We tell each other stories to make sense of the world around us. The myths of modernity required a medium to be able to carry these fables. None of the older forms of storytelling, folk songs, novels, paintings, even architecture seemed capable to capture the reach and power of the moving image. The medium seemed to encompass all in its rapture. The flickering images on the screen in darkened rooms, made a new public. We immersed ourselves in the collective ecstasy of the cinema. In the darkness, erased from our pasts, we made ourselves anew. The city was the promise of this newness-the possibility of freedom.
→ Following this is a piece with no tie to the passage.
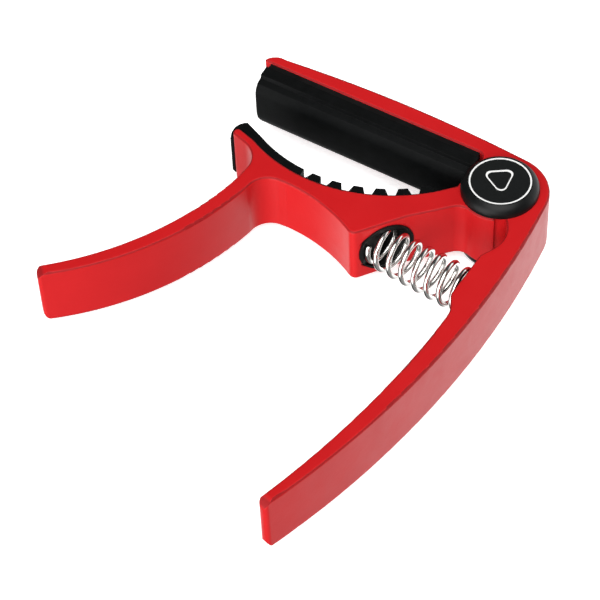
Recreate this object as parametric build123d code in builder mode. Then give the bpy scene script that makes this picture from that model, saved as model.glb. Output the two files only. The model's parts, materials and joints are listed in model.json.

Let us collapse all those city stories in one, fold them one over the other in the spaces where they took place and watch the city shimmer with those men and women, those mothers, fathers, leering villains and seductive vamps, and see the city that they inhabit, the spaces they fall in love in, the fight sequences, the homes, streets and celebrations. In that city is our collective dream. We live as much in that dream as we do in the flesh and stone around us.
The horizon stretches across the sea. There is no end here. The sun sets in the distance as eloping lovers hold hands, looking out to the dusk, waiting for the possibilities that night will offer them. The sea disappears into the sky. The lights of the city glitter on the edge-the 'Queen's Necklace'. Young men lounge on the sea wall,1 staring at the joggers running by, bragging of exploits into the wind.